One of the ideas she shares is that you can choose to hang out with people with passion and energy – OR you can choose to hang out with people who are energy vampires.  People with passion about something often have a lot of energy and are willing to share (because they believe that there’s an abundance of good stuff or ideas to share).  People with a scarcity mentality fear taking the risk of sharing and so they hold tight to their ideas and their stuff.  Who would you rather hang out with?  Winter goes on to say that great achievements can flow from surrounding yourself with friends who radiate joy and excellence and service.

This made me think – you can also choose to BE a person of joy and passion – or you can be the person who sees only limitations and risk.

Think of your friends who express passion for something in their lives, whether it’s a partner, a child, a vocation, a hobby, or a new interest.  These friends often radiate energy and excitement and joy.  It’s hard not to feel get an energy boost just from engaging them in a conversation about their loves.  It’s hard not to be inspired by someone who is so excited about something that they’re driven to act with excellence. Who wouldn’t want to be near a person so full of life?

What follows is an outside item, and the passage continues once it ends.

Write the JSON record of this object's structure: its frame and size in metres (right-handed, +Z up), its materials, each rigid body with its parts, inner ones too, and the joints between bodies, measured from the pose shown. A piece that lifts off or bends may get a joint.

These friends radiate contagious energy – even if their passion is something unfamiliar to you.  This is because energy and passion are fundamental and universal.

Now think of a time when YOU radiated energy and excitement and joy.  What generated that spark?  Wouldn’t you like to have that enthusiasm whenever you work (or play or socialize)?  Compare that to times when you felt trapped, bored, helpless, hopeless or scared.  How would you rather spend your life?

Those moments of joy and energy are little hints about your life and your passions.  Can you figure out what about those experiences generated that energy for you?  Can you replicate those circumstances or activities?  Can you incorporate any of those activities into your current work or home or activities, even if just a little bit?  If you do, you’ll be doing yourself a favor.  And you’ll be doing the rest of us a favor, too.

Some Homework:

  1. Analyze: Identify one activity or interest that fills you with joy and energy.
  2. Commit: Set aside time – even if only a few minutes – to do it this week.
  3. Anticipate and build excitement: Plan for the event.  Tell your family and friends about your plans.
  4. Do it! Savor the activity.  Notice what about the activity made you happy and energetic.
  5. Share your experience with your friends.  Observe how your own enthusiasm affects your friends and family.
  6. Adjust your course.  Can you focus more of your time on activities that bring you joy and that generate energy?  To the extent feasible, can you eliminate or reduce your focus and time on activities that drain your energy?  Is it possible to regularly connect that joyful activity – in any way – with your current job or hobbies or family activities? Could you build a career from it?  Let your imagination run wild.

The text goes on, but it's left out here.